Task instructions: Go from the first line to the line with "CREST_R = 107.8" and return those lines verbatim, ends included.

Data excerpt:
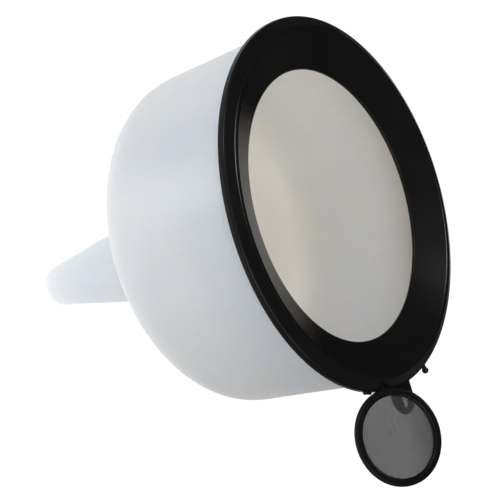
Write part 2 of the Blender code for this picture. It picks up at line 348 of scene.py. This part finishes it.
lip = [(wall_radius(LIP_TOP) - WALL, LIP_TOP, 0.5), (110.7, LIP_TOP, 0.5),
       (114.2, 227.2, 0.5), (114.4, 225.8, 0.3), (112.2, 225.6, 0.3)]
spout_end = [(SPOUT_R, 0.0, 0.7), (10.5, 0.0, 0.5)]
shape = turned(lip + bowl_side(0.0) + spout_end + bowl_side(WALL)[::-1], TURNS)
finished("bowl_shell", to_mesh(shape, "bowl_shell"), MILKY, "bowl", "milky_plastic",
         "bowl_and_spout")


# ---------------------------------------------------------------- edge guard
MOUTH_R, MOUTH_DROP, MOUTH_ROUND = 86.7, 10.55, 1.5   # the flange's rounded inner edge
CREST_R = 107.8                               # inner side of the flat crest


def below(drop):
    """A height in millimetres, given as a drop below the crest."""
    return crest / MM - drop


def guard_outline():
    """Crest, outer band, outer wall, the groove over the bowl's lip, and the sloped flange."""
    slope = math.atan2(MOUTH_DROP - MOUTH_ROUND, CREST_R - MOUTH_R)
    turns = [slope - math.radians(90 + 180 * i / 12) for i in range(13)]
    tip = [(MOUTH_R + MOUTH_ROUND * math.cos(turn),
            below(MOUTH_DROP) + MOUTH_ROUND * math.sin(turn), 0) for turn in turns]
    return [
        (106.4, below(0.62), 0), (CREST_R, below(0.0), 0.6), (110.4, below(0.0), 0.7),
        (116.1, below(2.9), 0.7), (117.5, below(4.0), 0.9), (117.5, below(7.7), 0.7),
        (114.8, below(7.7), 0.4), (114.8, below(4.6), 0.3), (110.8, below(2.2), 0.4),
        (109.2, below(2.2), 0.2), (109.2, below(9.3), 0.4), (107.4, below(9.3), 0.5),
        (107.4, below(3.0), 0.5),
    ] + tip


shape = turned(guard_outline(), TURNS)
finished("guard_ring", to_mesh(shape, "guard_ring"), BLACK, "guard", "black_guard",
         "edge_guard")


TAB_END, TAB_END_R = (123.2 * MM, -1.06 * MM), 11.6 * MM    # the tab's round end
TAB_SIDE = 9.8 * MM                           # its straight side
TAB_DROP = 3.7 * MM                           # its middle below the crest
TAB_HALF, TAB_ROUND = 0.75 * MM, 0.35 * MM    # half its flat thickness, and its rounded edge
FILLET_START, FILLET_MEETS = -12.5, -100.0    # degrees round the guard, and round the end
FILLET_BEND = (115.0 * MM, -13.7 * MM)
EYE_ARC, EYE_R, EYE_SIDE = (125.6 * MM, -0.9 * MM), 5.4 * MM, -3.6 * MM


def tab_outline():
    """Plan of the tab: it grows from the guard, square on one side and filleted on the other."""
    root = guard_r - 2.8 * MM
    line = arc(0.0, 0.0, root, 4.9, -12.4, 16)
    leave = Vector(arc(0.0, 0.0, root + 0.5 * MM, FILLET_START, FILLET_START, 2)[0])
    bend = Vector(FILLET_BEND)
    meet = Vector(arc(*TAB_END, TAB_END_R, FILLET_MEETS, FILLET_MEETS, 2)[0])
    for index in range(16):
        t = index / 16
        line.append((leave * (1 - t) ** 2 + bend * 2 * t * (1 - t) + meet * t ** 2).to_tuple())
    straight = math.degrees(math.asin((TAB_SIDE - TAB_END[1]) / TAB_END_R))
    return line + arc(*TAB_END, TAB_END_R, FILLET_MEETS, straight, 40)


def eye_outline():
    """The eye: round, with one straight side."""
    cut = math.degrees(math.asin((EYE_SIDE - EYE_ARC[1]) / EYE_R))
    return arc(*EYE_ARC, EYE_R, cut + 4.0, 176.0 - cut, 44) + [
        (121.2 * MM, EYE_SIDE), (130.0 * MM, EYE_SIDE)]


plate = new_curve("hanging_tab", [tab_outline(), eye_outline()], TAB_ROUND, 2, flat=True,
                  ring=True)
plate.fill_mode = "BOTH"
plate.extrude = TAB_HALF
plate.offset = -TAB_ROUND
shape = curve_mesh("hanging_tab", plate)
finished("hanging_tab", to_mesh(shape, "hanging_tab",
                                Matrix.Translation((0, 0, crest - TAB_DROP))),
         BLACK, "guard", "black_guard")

PEG_DROP = 6.0 * MM                           # the pegs' axes below the crest
# Name, azimuth, start outside the guard's wall, turn from pointing straight out, length,
# radius at the root and radius of the ball; the angles in degrees, the rest in millimetres.
PEGS = (
    ("peg_long", 17.3, -0.6, 0.0, 4.3, 1.6, 2.1),
    ("peg_side", -15.3, 0.3, -90.0, 5.6, 1.15, 1.3),
)
for name, azimuth, inset, lean, reach, thick, ball in PEGS:
    shape = bmesh.new()
    bmesh.ops.create_cone(shape, cap_ends=True, segments=24, radius1=thick * MM,
                          radius2=thick * 0.85 * MM, depth=reach * MM,
                          matrix=Matrix.Translation((0, 0, reach / 2 * MM)))
    bmesh.ops.create_uvsphere(shape, u_segments=24, v_segments=14, radius=ball * MM,
                              matrix=Matrix.Translation((0, 0, reach * MM)))
    place = Matrix.Rotation(math.radians(azimuth), 4, "Z")
    place = place @ Matrix.Translation((guard_r + inset * MM, 0, crest - PEG_DROP))
    place = place @ Matrix.Rotation(math.radians(lean), 4, "Z")
    place = place @ Matrix.Rotation(math.radians(90), 4, "Y")
    finished(name, to_mesh(shape, name, place), BLACK, "guard", "black_guard")

# ---------------------------------------------------------------- gauze filter
# Outlines of (radius, height, rounding) in millimetres, in the filter's own frame.
FRAME = [(25.3, 0.3, 0.2), (25.3, 1.1, 0.3), (26.2, 1.8, 0.4), (29.3, 1.8, 0.5),
         (30.2, 1.0, 0.5), (30.2, -1.0, 0.3), (29.5, -1.8, 0.4), (28.3, -1.8, 0.2),
         (28.3, 0.3, 0.1)]
shape = turned(FRAME, FILTER_TURNS)
finished("filter_frame_ring", to_mesh(shape, "filter_frame_ring", filter_place), FRAME_BLACK,
         "filter", "black_frame", "filter_frame")

HOOK_R = 1.4 * MM                             # radius of the hook's rod
HOOK_TURN, HOOK_ROOT_R = math.radians(148.8), 29.9 * MM     # where it leaves the frame
arm_root = Vector((math.cos(HOOK_TURN), math.sin(HOOK_TURN), 0.0)) * HOOK_ROOT_R
knots = [filter_place @ (arm_root + Vector((0, 0, 0.6 * MM))),
         filter_place @ (arm_root * 1.01 - Vector((0, 0, 2.6 * MM)))]
knots += [Vector((x * MM, y * MM, crest + z * MM)) for x, y, z in (
    (122.0, -5.2, 1.2), (122.4, -1.3, -0.8), (122.4, 0.0, -2.8), (122.4, 0.0, -5.6),
    (121.4, 0.0, -7.1), (119.2, 0.0, -7.4))]
shape = curve_mesh("filter_hook", new_curve("filter_hook", [smooth_path(knots, 8)], HOOK_R, 4))
finished("filter_hook", to_mesh(shape, "filter_hook"), FRAME_BLACK, "filter", "black_frame")

RETAINER = [(25.5, -0.9, 0), (28.0, -0.9, 0), (28.0, -1.9, 0.3), (25.5, -1.9, 0.4)]
shape = turned(RETAINER, FILTER_TURNS)
finished("filter_retainer_ring", to_mesh(shape, "filter_retainer_ring", filter_place),
         RETAINER_BLACK, "filter", "black_retainer", "filter_retainer")

PITCH, WIRE_R, WEAVE_R = 0.50, 0.174, 26.8    # millimetres
WEAVE_Z = -0.30                               # the weave's middle in the frame, millimetres
CLOG = 0.12                                   # how much thicker the most clogged wires are
wires, swells = [], []
count = int(WEAVE_R / PITCH)
for across in range(2):
    for lane in range(-count, count + 1):
        offset = lane * PITCH
        reach = int(math.sqrt(max(WEAVE_R ** 2 - offset ** 2, 0.0)) / PITCH)
        if reach < 1:
            continue
        line = []
        for step in range(-reach, reach + 1):
            lift = WIRE_R * 0.55 * (1 if (lane + step + across) % 2 else -1) + WEAVE_Z
            along, side = step * PITCH, offset
            line.append(Vector((along, side, lift) if across else (side, along, lift)) * MM)
        wires.append(line)
        uneven = 0.030 * math.sin(lane * 2.4) + 0.025 * math.sin(lane * 0.9 + 1.0)
        swells.append(1.0 + (uneven if across else 0.3 * uneven))
weave = new_curve("filter_gauze_weave", wires, WIRE_R * MM, 0)
for spline, swell in zip(weave.splines, swells):
    for point in spline.points:               # the weave clogs towards two of its sides
        clog = max(point.co.y / MM + 0.30 * point.co.x / MM - 7.0, 0.0) / 16.0
        clog += 0.4 * max(-point.co.y / MM - 15.0, 0.0) / 12.0
        point.radius = swell * (1.0 + CLOG * min(clog, 1.0))
shape = curve_mesh("filter_gauze_weave", weave)
gauze_mesh = to_mesh(shape, "filter_gauze_weave", filter_place)
finished("filter_gauze_weave", gauze_mesh, WIRE, "filter", "gauze_wire", "filter_gauze",
         sharp=180.0)


# ---------------------------------------------------------------- stage, lights and camera
# Pools of light on the floor: centre x and y, reach, strength.  Two are darker patches, which
# shape the satin sheen on the bowl.
FLOOR_GLOW = (
    (0.0, 0.0, 0.25, 0.71), (0.0, -0.5, 0.35, 1.05), (0.0, 0.5, 0.35, 1.04),
    (-0.5, 0.0, 0.35, 0.64), (-1.6, 0.0, 0.8, 1.43), (-1.1, -1.1, 0.7, 2.0),
    (-0.17, -0.26, 0.07, 1.7), (-0.275, -0.14, 0.08, -0.85), (-0.02, -0.33, 0.08, -0.9),
)


def floor_material():
    """Plain pale floor, evenly white to look at, that glows with painted pools of light and
    darker patches for every ray but the camera's.
    """
    made, sheet, shader = new_material("pale_floor")
    where = sheet.node("TexCoord", out=3)
    cloud = noise(sheet, where, 3.0, 2.0)
    join(sheet.tree, cloud.blend((0.10, 0.10, 0.10, 1), (0.12, 0.12, 0.12, 1)), shader,
         "Base Color")
    shader.inputs["Roughness"].default_value = 0.9
    shader.inputs["Specular IOR Level"].default_value = 0.0
    glow_pools = None
    for x, y, reach, strength in FLOOR_GLOW:
        away = sheet.node("VectorMath", {"operation": "DISTANCE"},
                          {0: where, 1: (x, y, 0.0)}, out=1) * (1 / reach)
        pool = away.maths("EXPONENT", away * away * -1.0) * strength
        glow_pools = pool if glow_pools is None else glow_pools + pool
    seen = sheet.node("LightPath")
    # painted light: the floor's emission is plain white to the camera and the glowing pools to
    # all other rays
    join(sheet.tree, seen + glow_pools * (1 - seen), shader, "Emission Strength")
    shader.inputs["Emission Color"].default_value = (1, 1, 1, 1)
    return made


shape = bmesh.new()
bmesh.ops.create_grid(shape, x_segments=8, y_segments=8, size=8.0)
floor_mesh = to_mesh(shape, "floor", Matrix.Translation((0, 0, -0.0005)))
floor_mesh.materials.append(floor_material())
floor = bpy.data.objects.new("floor", floor_mesh)
bpy.context.scene.collection.objects.link(floor)

# Soft boxes round the set: azimuth from +Y towards +X, elevation, narrowness, strength.  The
# last two are small and bright, for the thin highlights on the guard.
SOFT_BOXES = (
    (36, 8, 22, 0.16), (252, 8, 22, 0.35), (288, 8, 22, 0.09), (324, 8, 22, 0.11),
    (65, 34, 16, 0.13), (110, 34, 16, 1.29), (155, 34, 16, 2.55), (200, 34, 16, 0.83),
    (245, 34, 16, 1.68), (290, 34, 16, 0.07), (0, 60, 14, 0.20), (144, 60, 14, 0.13),
    (216, 60, 14, 0.50), (288, 60, 14, 0.06), (343, 59, 300, 26.0), (241, 39, 250, 7.0),
)


def studio_world():
    """A dim studio with broad soft lights; the camera itself sees only the pale backdrop."""
    made = bpy.data.worlds.new("studio")
    made.use_nodes = True
    tree = made.node_tree
    sheet = Socket(tree)
    towards = sheet.node("TexCoord")
    total = None
    for azimuth, elevation, narrow, strength in SOFT_BOXES:
        turn, rise = math.radians(azimuth), math.radians(elevation)
        centre = (math.cos(rise) * math.sin(turn), math.cos(rise) * math.cos(turn),
                  math.sin(rise))
        facing = sheet.node("VectorMath", {"operation": "DOT_PRODUCT"},
                            {0: towards, 1: centre}, out=1)
        box = facing.maths("MAXIMUM", facing, 0.0) ** narrow * strength
        total = box if total is None else total + box
    seen = sheet.node("LightPath")
    strength = total * (1 - seen) + seen
    background = tree.nodes["Background"]
    background.inputs["Color"].default_value = (1, 1, 1, 1)
    tree.links.new(strength.socket, background.inputs["Strength"])
    return made


bpy.context.scene.world = studio_world()

scene = bpy.context.scene
scene.view_settings.view_transform = "Standard"
CAMERA_AT = Vector((-0.05616, -1.53546, 1.20827))
CAMERA_FORWARD = Vector((0.03668, 0.82355, -0.56605))
CAMERA_UP = Vector((-0.95207, 0.20092, 0.23064))
camera_data = bpy.data.cameras.new("camera")
camera_data.sensor_width = 36.0
camera_data.lens = 216.0
camera_data.clip_end = 60.0
camera = bpy.data.objects.new("camera", camera_data)
scene.collection.objects.link(camera)
forward = CAMERA_FORWARD.normalized()
right = forward.cross(CAMERA_UP).normalized()
axes = Matrix((right, right.cross(forward), -forward)).transposed().to_4x4()
camera.matrix_world = Matrix.Translation(CAMERA_AT) @ axes
scene.camera = camera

Answer to this problem:
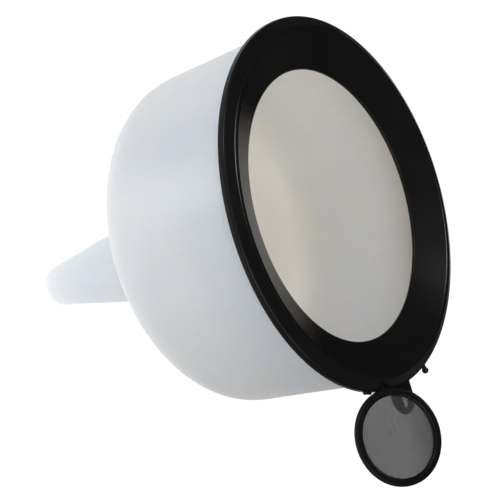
Write part 2 of the Blender code for this picture. It picks up at line 348 of scene.py. This part finishes it.
lip = [(wall_radius(LIP_TOP) - WALL, LIP_TOP, 0.5), (110.7, LIP_TOP, 0.5),
       (114.2, 227.2, 0.5), (114.4, 225.8, 0.3), (112.2, 225.6, 0.3)]
spout_end = [(SPOUT_R, 0.0, 0.7), (10.5, 0.0, 0.5)]
shape = turned(lip + bowl_side(0.0) + spout_end + bowl_side(WALL)[::-1], TURNS)
finished("bowl_shell", to_mesh(shape, "bowl_shell"), MILKY, "bowl", "milky_plastic",
         "bowl_and_spout")


# ---------------------------------------------------------------- edge guard
MOUTH_R, MOUTH_DROP, MOUTH_ROUND = 86.7, 10.55, 1.5   # the flange's rounded inner edge
CREST_R = 107.8                               # inner side of the flat crest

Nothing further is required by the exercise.